§ Problem description: Copy the full set of lines exactly as given.

§ Information provided:
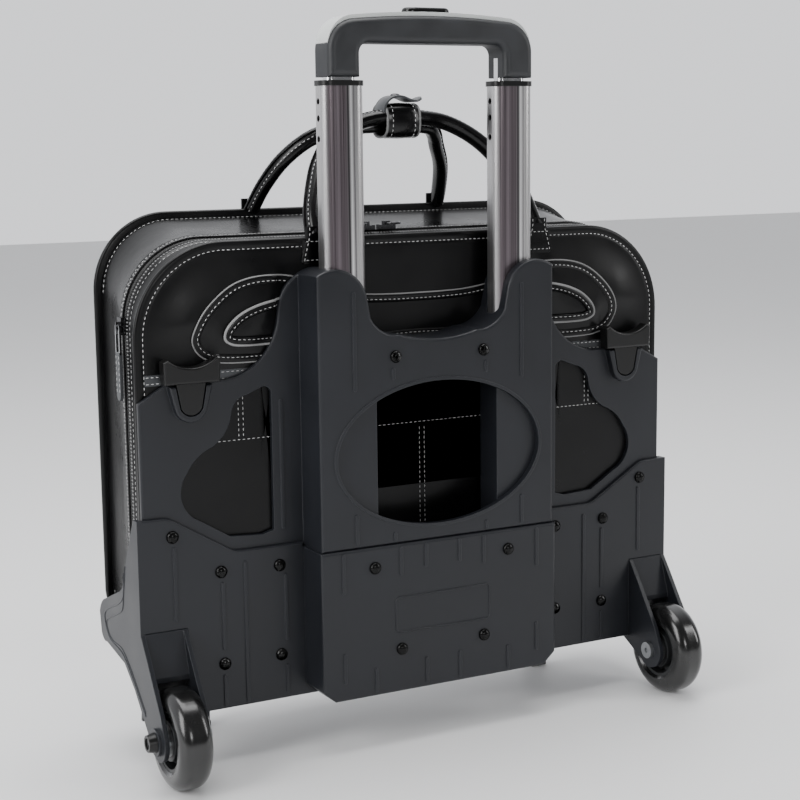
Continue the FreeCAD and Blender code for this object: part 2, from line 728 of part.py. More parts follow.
for side, sign in sides.items():
    x = "(%sleg_x)" % sign
    foot_y = "(panel_y + leg_y)"
    leg = prism("leg", "XZ_Plane", foot_y + " - leg_deep / 2", foot_y + " + leg_deep / 2", [
        (x + " - leg_wide / 2 + 3", "pad_tall"), (x + " + leg_wide / 2 - 3", "pad_tall"),
        (x + " + leg_wide / 2", "shelf_top - shelf_thick - 4"),
        (x + " + leg_wide / 2 + 6", "shelf_top - shelf_thick"),
        (x + " - leg_wide / 2 - 6", "shelf_top - shelf_thick"),
        (x + " - leg_wide / 2", "shelf_top - shelf_thick - 4")])
    hollow = block(x + " - leg_wide / 2 + 6", x + " + leg_wide / 2 - 6",
                   foot_y + " - leg_deep / 2 - 1", foot_y + " + leg_deep / 2 - 3", "pad_tall + 4",
                   "shelf_top - shelf_thick - 8")
    lip = block("-" + side_in, side_in, "panel_y + shelf_deep - 4.3", "panel_y + shelf_deep + 40",
                "shelf_top - 14.3", "shelf_top")
    keep(cut("stand_leg_" + side, leg, hollow, lip))
    keep(block(x + " - leg_wide / 2 + 2", x + " + leg_wide / 2 - 2", foot_y + " - leg_deep / 2 + 0.5",
               foot_y + " + leg_deep / 2 - 0.5", "0", "pad_tall", label="foot_pad_" + side))

# ---------------------------------------------------------------- wheels on bearings

tyre_half = "(wheel_wide / 2)"
crown = "(%s - crown_flat)" % tyre_half
tyre_profile = [
    ("0 - %s + 2" % tyre_half, "tyre_bed"), ("%s - 2" % tyre_half, "tyre_bed"),
    (tyre_half, "tyre_bed + 2"), (tyre_half, "wheel_radius - " + crown, crown),
    ("crown_flat", "wheel_radius"), ("0 - crown_flat", "wheel_radius", crown),
    ("0 - " + tyre_half, "wheel_radius - " + crown), ("0 - " + tyre_half, "tyre_bed + 2"),
]


def wheel(side, sign):
    place = ("%swheel_x" % sign, axle_y, "wheel_radius")
    keep(turned("tyre_" + side, *place, tyre_profile))
    step = "(wheel_wide / 2 - 2.2)"
    web = [
        ("0 - %s" % step, "bearing_radius"), (step, "bearing_radius"),
        (step, "bearing_radius + 3.4"), ("3.4", "bearing_radius + 4.6"),
        ("3.4", "tyre_bed - 3.4"), (step, "tyre_bed - 2.2"), (step, "tyre_bed"),
        ("0 - %s" % step, "tyre_bed"), ("0 - %s" % step, "tyre_bed - 2.2"),
        ("0 - 3.4", "tyre_bed - 3.4"), ("0 - 3.4", "bearing_radius + 4.6"),
        ("0 - %s" % step, "bearing_radius + 3.4")]
    hub = turned("hub blank", *place, web)
    vents = []
    for turn in range(6):
        angle = 60 * turn + 30
        vents.append(rod("X", "2.1", "20", "%swheel_x - 10" % sign,
                         "%s + (tyre_bed + bearing_radius + 1.2) / 2 * cos(%d)" % (axle_y, angle),
                         "wheel_radius + (tyre_bed + bearing_radius + 1.2) / 2 * sin(%d)" % angle))
    keep(cut("wheel_hub_" + side, hub, *vents))
    races = []
    for end in ("-", ""):
        start = "%swheel_x %s (%s - bearing_wide / 2) - bearing_wide / 2" % (
            sign, "-" if end else "+", step)
        ring = rod("X", "bearing_radius", "bearing_wide", start, *place[1:])
        bore = rod("X", "axle_radius + run_gap", "bearing_wide + 2", start + " - 1", *place[1:])
        races.append(cut("race", ring, bore))
    keep(group("wheel_bearings_" + side, *races))
    return place


axles = []
nuts = []
spacers = []
for side, sign in sides.items():
    place = wheel(side, sign)
    inner = "%s - wall" % cheek_in
    outer = "%s + 2.4" % skirt_half
    if sign == "":
        shank = rod("X", "axle_radius", "%s - (%s) + 4" % (outer, inner), inner, *place[1:])
        head = rod("X", "nut_radius - 0.6", "3", inner + " - 3", *place[1:])
        nut = cone("X", "nut_radius", "nut_radius - 1.2", "nut_thick", outer, *place[1:])
        bore = rod("X", "axle_radius", "nut_thick + 2", outer + " - 1", *place[1:])
        socket = rod("X", "2", "2", inner + " - 3", *place[1:])
    else:
        shank = rod("X", "axle_radius", "%s - (%s) + 4" % (outer, inner),
                    "-(%s) - 4" % outer, *place[1:])
        head = rod("X", "nut_radius - 0.6", "3", "-(%s)" % inner, *place[1:])
        nut = cone("X", "nut_radius - 1.2", "nut_radius", "nut_thick", "-(%s) - nut_thick" % outer,
                   *place[1:])
        bore = rod("X", "axle_radius", "nut_thick + 2", "-(%s) - nut_thick - 1" % outer, *place[1:])
        socket = rod("X", "2", "2", "1 - (%s)" % inner, *place[1:])
    axles.append(cut("axle", fuse("axle blank", shank, head), socket))
    nuts.append(cut("nut", nut, bore))
    for low, high in ((cheek_in + " + 0.02", "wheel_x - wheel_wide / 2 + 2.2 - 0.08"),
                      ("wheel_x + wheel_wide / 2 - 2.2 + 0.08", side_in + " - 0.02")):
        start = low if sign == "" else "-(%s)" % high
        ring = rod("X", "axle_radius + 2.2", "(%s) - (%s)" % (high, low), start, *place[1:])
        hole = rod("X", "axle_radius + 0.02", "30", start + " - 10", *place[1:])
        spacers.append(cut("spacer", ring, hole))
keep(group("axle_bolts", *axles))
keep(group("axle_nuts", *nuts))
keep(group("axle_spacers", *spacers))

# ---------------------------------------------------------------- grip and release button

grip_outer = [
    ("grip_half", "grip_foot"), ("grip_half", "grip_top - grip_crown", "grip_arch"),
    ("0 - grip_half", "grip_top - grip_crown"),
    ("0 - grip_half", "grip_foot"), ("grip_leg - grip_half", "grip_foot"),
    ("grip_leg - grip_half", "grip_top - grip_bar"),
    ("grip_half - grip_leg", "grip_top - grip_bar"), ("grip_half - grip_leg", "grip_foot"),
]
trim_line = [
    ("grip_half - 0.4", "grip_top - 30"),
    ("grip_half - 0.4", "grip_top - grip_crown + trim_thick", "grip_arch"),
    ("0.4 - grip_half", "grip_top - grip_crown + trim_thick"),
    ("0.4 - grip_half", "grip_top - 30"),
]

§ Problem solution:
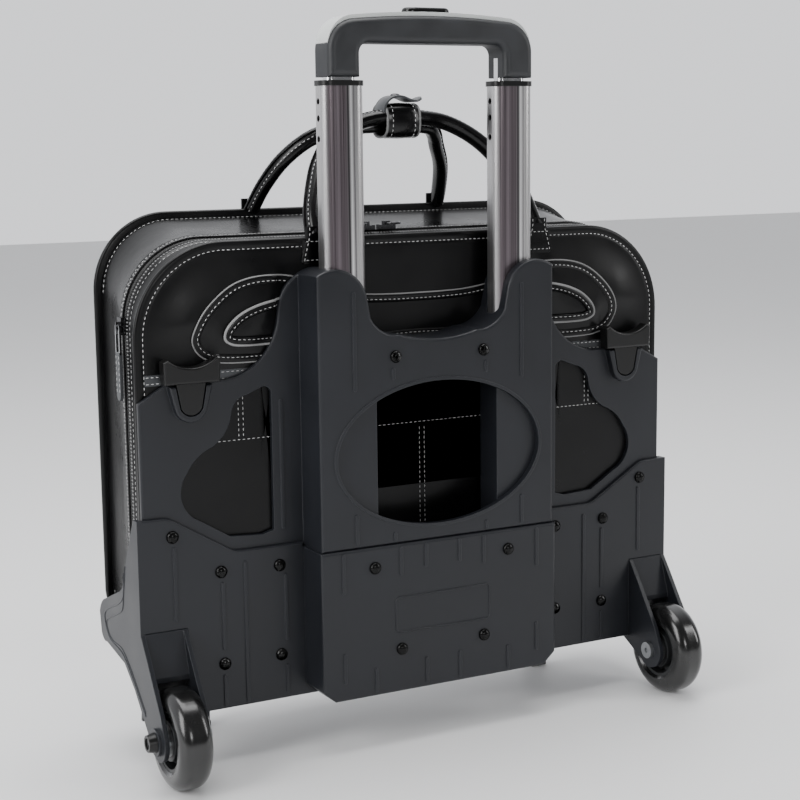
Continue the FreeCAD and Blender code for this object: part 2, from line 728 of part.py. More parts follow.
for side, sign in sides.items():
    x = "(%sleg_x)" % sign
    foot_y = "(panel_y + leg_y)"
    leg = prism("leg", "XZ_Plane", foot_y + " - leg_deep / 2", foot_y + " + leg_deep / 2", [
        (x + " - leg_wide / 2 + 3", "pad_tall"), (x + " + leg_wide / 2 - 3", "pad_tall"),
        (x + " + leg_wide / 2", "shelf_top - shelf_thick - 4"),
        (x + " + leg_wide / 2 + 6", "shelf_top - shelf_thick"),
        (x + " - leg_wide / 2 - 6", "shelf_top - shelf_thick"),
        (x + " - leg_wide / 2", "shelf_top - shelf_thick - 4")])
    hollow = block(x + " - leg_wide / 2 + 6", x + " + leg_wide / 2 - 6",
                   foot_y + " - leg_deep / 2 - 1", foot_y + " + leg_deep / 2 - 3", "pad_tall + 4",
                   "shelf_top - shelf_thick - 8")
    lip = block("-" + side_in, side_in, "panel_y + shelf_deep - 4.3", "panel_y + shelf_deep + 40",
                "shelf_top - 14.3", "shelf_top")
    keep(cut("stand_leg_" + side, leg, hollow, lip))
    keep(block(x + " - leg_wide / 2 + 2", x + " + leg_wide / 2 - 2", foot_y + " - leg_deep / 2 + 0.5",
               foot_y + " + leg_deep / 2 - 0.5", "0", "pad_tall", label="foot_pad_" + side))

# ---------------------------------------------------------------- wheels on bearings

tyre_half = "(wheel_wide / 2)"
crown = "(%s - crown_flat)" % tyre_half
tyre_profile = [
    ("0 - %s + 2" % tyre_half, "tyre_bed"), ("%s - 2" % tyre_half, "tyre_bed"),
    (tyre_half, "tyre_bed + 2"), (tyre_half, "wheel_radius - " + crown, crown),
    ("crown_flat", "wheel_radius"), ("0 - crown_flat", "wheel_radius", crown),
    ("0 - " + tyre_half, "wheel_radius - " + crown), ("0 - " + tyre_half, "tyre_bed + 2"),
]


def wheel(side, sign):
    place = ("%swheel_x" % sign, axle_y, "wheel_radius")
    keep(turned("tyre_" + side, *place, tyre_profile))
    step = "(wheel_wide / 2 - 2.2)"
    web = [
        ("0 - %s" % step, "bearing_radius"), (step, "bearing_radius"),
        (step, "bearing_radius + 3.4"), ("3.4", "bearing_radius + 4.6"),
        ("3.4", "tyre_bed - 3.4"), (step, "tyre_bed - 2.2"), (step, "tyre_bed"),
        ("0 - %s" % step, "tyre_bed"), ("0 - %s" % step, "tyre_bed - 2.2"),
        ("0 - 3.4", "tyre_bed - 3.4"), ("0 - 3.4", "bearing_radius + 4.6"),
        ("0 - %s" % step, "bearing_radius + 3.4")]
    hub = turned("hub blank", *place, web)
    vents = []
    for turn in range(6):
        angle = 60 * turn + 30
        vents.append(rod("X", "2.1", "20", "%swheel_x - 10" % sign,
                         "%s + (tyre_bed + bearing_radius + 1.2) / 2 * cos(%d)" % (axle_y, angle),
                         "wheel_radius + (tyre_bed + bearing_radius + 1.2) / 2 * sin(%d)" % angle))
    keep(cut("wheel_hub_" + side, hub, *vents))
    races = []
    for end in ("-", ""):
        start = "%swheel_x %s (%s - bearing_wide / 2) - bearing_wide / 2" % (
            sign, "-" if end else "+", step)
        ring = rod("X", "bearing_radius", "bearing_wide", start, *place[1:])
        bore = rod("X", "axle_radius + run_gap", "bearing_wide + 2", start + " - 1", *place[1:])
        races.append(cut("race", ring, bore))
    keep(group("wheel_bearings_" + side, *races))
    return place


axles = []
nuts = []
spacers = []
for side, sign in sides.items():
    place = wheel(side, sign)
    inner = "%s - wall" % cheek_in
    outer = "%s + 2.4" % skirt_half
    if sign == "":
        shank = rod("X", "axle_radius", "%s - (%s) + 4" % (outer, inner), inner, *place[1:])
        head = rod("X", "nut_radius - 0.6", "3", inner + " - 3", *place[1:])
        nut = cone("X", "nut_radius", "nut_radius - 1.2", "nut_thick", outer, *place[1:])
        bore = rod("X", "axle_radius", "nut_thick + 2", outer + " - 1", *place[1:])
        socket = rod("X", "2", "2", inner + " - 3", *place[1:])
    else:
        shank = rod("X", "axle_radius", "%s - (%s) + 4" % (outer, inner),
                    "-(%s) - 4" % outer, *place[1:])
        head = rod("X", "nut_radius - 0.6", "3", "-(%s)" % inner, *place[1:])
        nut = cone("X", "nut_radius - 1.2", "nut_radius", "nut_thick", "-(%s) - nut_thick" % outer,
                   *place[1:])
        bore = rod("X", "axle_radius", "nut_thick + 2", "-(%s) - nut_thick - 1" % outer, *place[1:])
        socket = rod("X", "2", "2", "1 - (%s)" % inner, *place[1:])
    axles.append(cut("axle", fuse("axle blank", shank, head), socket))
    nuts.append(cut("nut", nut, bore))
    for low, high in ((cheek_in + " + 0.02", "wheel_x - wheel_wide / 2 + 2.2 - 0.08"),
                      ("wheel_x + wheel_wide / 2 - 2.2 + 0.08", side_in + " - 0.02")):
        start = low if sign == "" else "-(%s)" % high
        ring = rod("X", "axle_radius + 2.2", "(%s) - (%s)" % (high, low), start, *place[1:])
        hole = rod("X", "axle_radius + 0.02", "30", start + " - 10", *place[1:])
        spacers.append(cut("spacer", ring, hole))
keep(group("axle_bolts", *axles))
keep(group("axle_nuts", *nuts))
keep(group("axle_spacers", *spacers))

# ---------------------------------------------------------------- grip and release button

grip_outer = [
    ("grip_half", "grip_foot"), ("grip_half", "grip_top - grip_crown", "grip_arch"),
    ("0 - grip_half", "grip_top - grip_crown"),
    ("0 - grip_half", "grip_foot"), ("grip_leg - grip_half", "grip_foot"),
    ("grip_leg - grip_half", "grip_top - grip_bar"),
    ("grip_half - grip_leg", "grip_top - grip_bar"), ("grip_half - grip_leg", "grip_foot"),
]
trim_line = [
    ("grip_half - 0.4", "grip_top - 30"),
    ("grip_half - 0.4", "grip_top - grip_crown + trim_thick", "grip_arch"),
    ("0.4 - grip_half", "grip_top - grip_crown + trim_thick"),
    ("0.4 - grip_half", "grip_top - 30"),
]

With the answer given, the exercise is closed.